Aber das eigentlich gruselige sind die Kommentare zum Beispiel bei „Stereogum“ oder auch „Pitchfork“, die sich entweder über die Worte der Band lustig machen, oder noch schlimmer: Sie auffordern, sich doch „zusammenzureißen“ und einfach weiterzumachen.

Was sich die Fans wünschen

Vor ein paar Tagen haben ich mich am Rande einer Veranstaltung mit einem Musiker unterhalten: Zwischen seinen Albumveröffentlichungen liegen oft einige Jahre, weil er als Perfektionist an jedem Ton feilt. So weit, so normal. Nach dem letzten Release aber meldete sich nach drei Tagen ein Superfan: Wann denn neue Musik komme? Er habe die letzten drei Tage damit verbracht, das neue Album zu hören, sei super, aber jetzt will er neuen Stoff.

Fankultur ist ein seltsames Gewächs: Einerseits sind Fans die Basis jeden Erfolgs für Musiker:innen, sie haben an der Entstehung eines Popphänomens genauso viel Anteil wie die Künstler:innen, die dahinter stehen.
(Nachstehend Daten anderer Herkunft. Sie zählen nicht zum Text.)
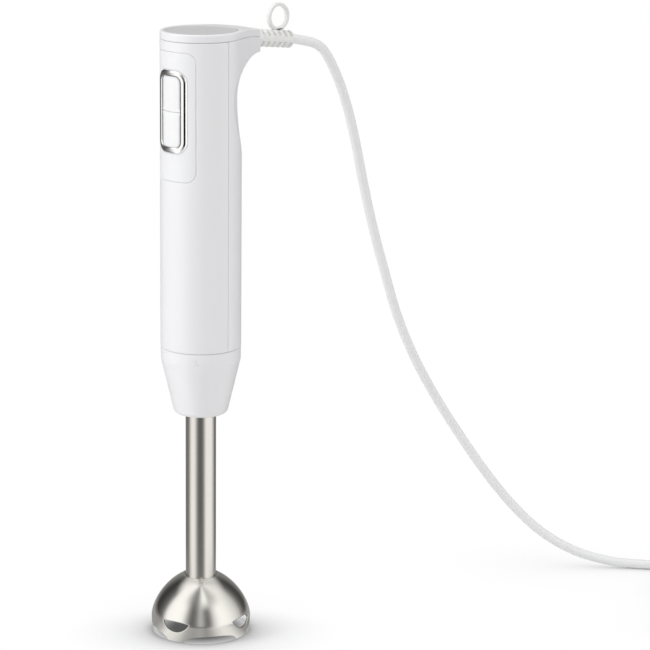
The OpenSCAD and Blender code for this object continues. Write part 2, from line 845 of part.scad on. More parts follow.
module commutator() color("goldenrod") {
    bars = 2 * armature_slots;
    difference() {
        union() {
            translate([0, 0, commutator_z]) cylinder(r = commutator_r, h = commutator_h);
            translate([0, 0, commutator_z]) cylinder(r = commutator_r + 1, h = 1.6);
        }
        cylinder(r = shaft_r + seat_gap, h = far * 3);
        for (i = [0:bars - 1]) rotate(360 * i / bars)
            translate([commutator_r - 0.6, -0.2, commutator_z - 1]) cube([3, 0.4, commutator_h + 2]);
    }
}

module cooling_fan() color("black") {
    difference() {
        translate([0, 0, fan_z]) {
            cylinder(r = shaft_r + 3, h = fan_h);
            translate([0, 0, fan_h - 1.4]) cylinder(r = fan_r, h = 1.4);
            for (i = [0:fan_blades - 1]) rotate(360 * i / fan_blades)
                translate([shaft_r + 2, 0, 0]) rotate(18)
                    translate([0, -0.5, 0]) cube([fan_r - shaft_r - 3.4, 1, fan_h - 1]);
        }
        cylinder(r = shaft_r + seat_gap, h = far * 3);
    }
}

// Cross with four teeth; gap makes it the socket's hollow
module dog_outline(gap) {
    circle(dog_core_r + gap);
    for (a = [0, 90]) rotate(a)
        square([2 * (dog_tooth_r + gap), dog_tooth_w + 2 * gap], center = true);
}

module drive_dog() color("ivory") {
    difference() {
        union() {
            translate([0, 0, dog_bottom]) linear_extrude(dog_top - dog_bottom) dog_outline(0);
            translate([0, 0, dog_top - eps]) cylinder(r = dog_tooth_r + 1, h = 6);
        }
        translate([0, 0, dog_bottom + 3 - seat_gap]) cylinder(r = shaft_r + seat_gap, h = far);
    }
}

// ---- Cord outlet ----

// The strain relief's own frame: Y runs along its axis from the beak's end
module relief_frame() {
    translate([0, beak_reach, relief_z]) rotate([-relief_tilt, 0, 0]) children();
}

module strain_relief() color("whitesmoke") {
    pitch = (relief_l - relief_plain_l - relief_flange_l - relief_slot_w) / (relief_slots - 1);
    loop_r = loop_hole_r + loop_t;
    relief_top_z = relief_z - (loop_y - beak_reach) * tan(relief_tilt) + relief_r / cos(relief_tilt);
    loop_z = relief_top_z + loop_r - 0.65;
    difference() {
        union() {
            difference() {
                relief_frame() translate([0, -relief_r, 0]) rotate([-90, 0, 0])
                    cylinder(r = relief_r, h = relief_l + relief_r);
                translate([-far / 2, relief_start - far, 0]) cube([far, far, far * 3]);
            }
            // Neck and plate that sit in the beak's end
            translate([0, neck_start, cord_z]) rotate([-90, 0, 0])
                cylinder(r = neck_r, h = wall + neck_plate_t + 1);
            translate([-neck_plate_w / 2, neck_start - 0.1, cord_z - neck_plate_low])
                cube([neck_plate_w, neck_plate_t, neck_plate_h]);
        }
        // Slots above and below, which leave a core and a web along each side
        relief_frame() for (i = [0:relief_slots - 1]) difference() {
            translate([-relief_d, relief_plain_l + pitch * i, -relief_d])
                cube([2 * relief_d, relief_slot_w, 2 * relief_d]);
            translate([-far / 2, 0, -relief_web]) cube([far, far, 2 * relief_web]);
            rotate([-90, 0, 0]) cylinder(r = relief_core_r, h = far);
        }
    }
    // Hanging loop on a short foot
    difference() {
        union() {
            translate([-loop_w / 2, loop_y, loop_z]) rotate([0, 90, 0])
                cylinder(r = loop_r, h = loop_w);
            translate([-loop_w / 2, loop_y - loop_foot_w / 2, relief_top_z - relief_r])
                cube([loop_w, loop_foot_w, relief_r + 0.2]);
        }
        translate([-loop_w, loop_y, loop_z]) rotate([0, 90, 0])
            cylinder(r = loop_hole_r, h = 2 * loop_w);
        relief_frame() rotate([-90, 0, 0]) cylinder(r = relief_core_r - 0.4, h = far);
    }
}

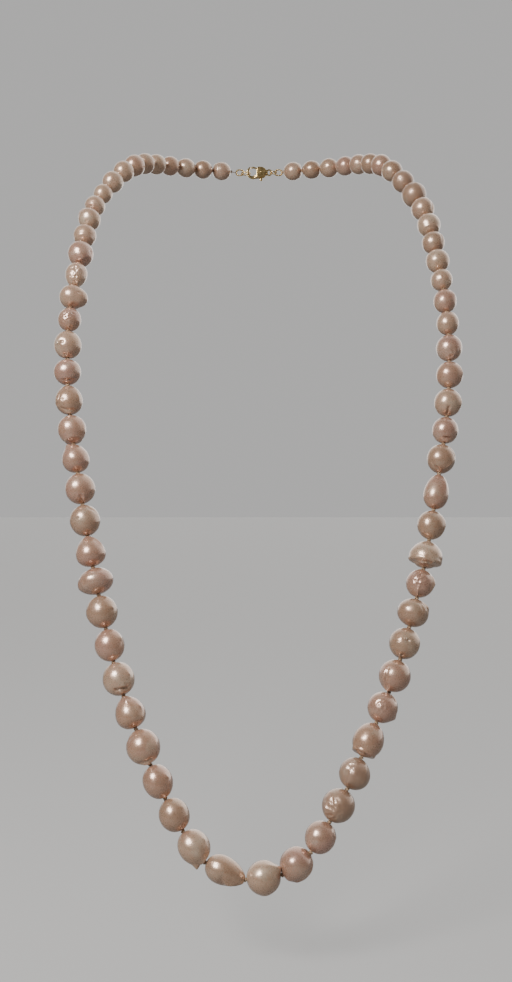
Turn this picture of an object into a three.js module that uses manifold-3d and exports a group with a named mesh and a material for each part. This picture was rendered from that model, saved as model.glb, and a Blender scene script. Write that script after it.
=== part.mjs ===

Andererseits aber kann Fanliebe auch arg schnell in etwas Anderes, Düsteres umschlagen. Da muss man gar nicht so weit gehen und an übergriffige Stalker denken oder an die Stories von Fans, die auch vor der Familie ihrer Lieblingsmusiker:innen keinen Halt machen, wie sie Chappell Roan vorheriges Jahr öffentlich machte. Es reicht, darüber nachzudenken, was wir von Musiker:innen und Bands erwarten: Dass sie einfach wie Maschinen weitermachen können? Ohne Emotionen? Dass kreative Schaffensprozesse so funktionieren, wie im Büro eine To Do-Liste abzuarbeiten?

Woran es mangelt

Das soll gar keine Publikumsbeschimpfung sein, aber so ein Umgang mit Kunstschaffenden wirft ein Licht auf ein Thema, dass dieser Tage immer wieder angesprochen wird: Empathie. Und der Mangel daran.

Elon Musk war da Anfang des Monats beim Podcaster Joe Rogan ganz offen: Für ihn, so erklärte er, ist Empathie eines der größten Probleme des „Westens“. Wisst ihr, für wen auch Empathie ein großes Problem bei ihren Plänen darstellte und das sogar schriftlich festhielt? Ja genau, die anderen Leute, die so gerne ihren rechten Arm zum Gruß heben.

Natürlich ist nicht jeder Fan oder auch nur casual Musikhörer, der Kunstschaffenden keine Pause gönnen will, ein Nazi. Aber der Mangel an Empathie im Kleinen spiegelt sich eben auch im Großen. Und Vereinzelung vor Social-Media-Feeds, deren Algorithmen uns maximal personalisiert in ihren Bann ziehen und nicht mehr loslassen, hilft wahrscheinlich nicht dabei, mehr statt weniger Empathie für Musiker:innen und andere Kreative zu entwickeln.

Dabei ist Kunst und insbesondere Musik mit seinem direkten Zugang zu Emotionen das allerbeste Vehikel, um Empathie zu empfinden – wenn man sie denn zulassen will.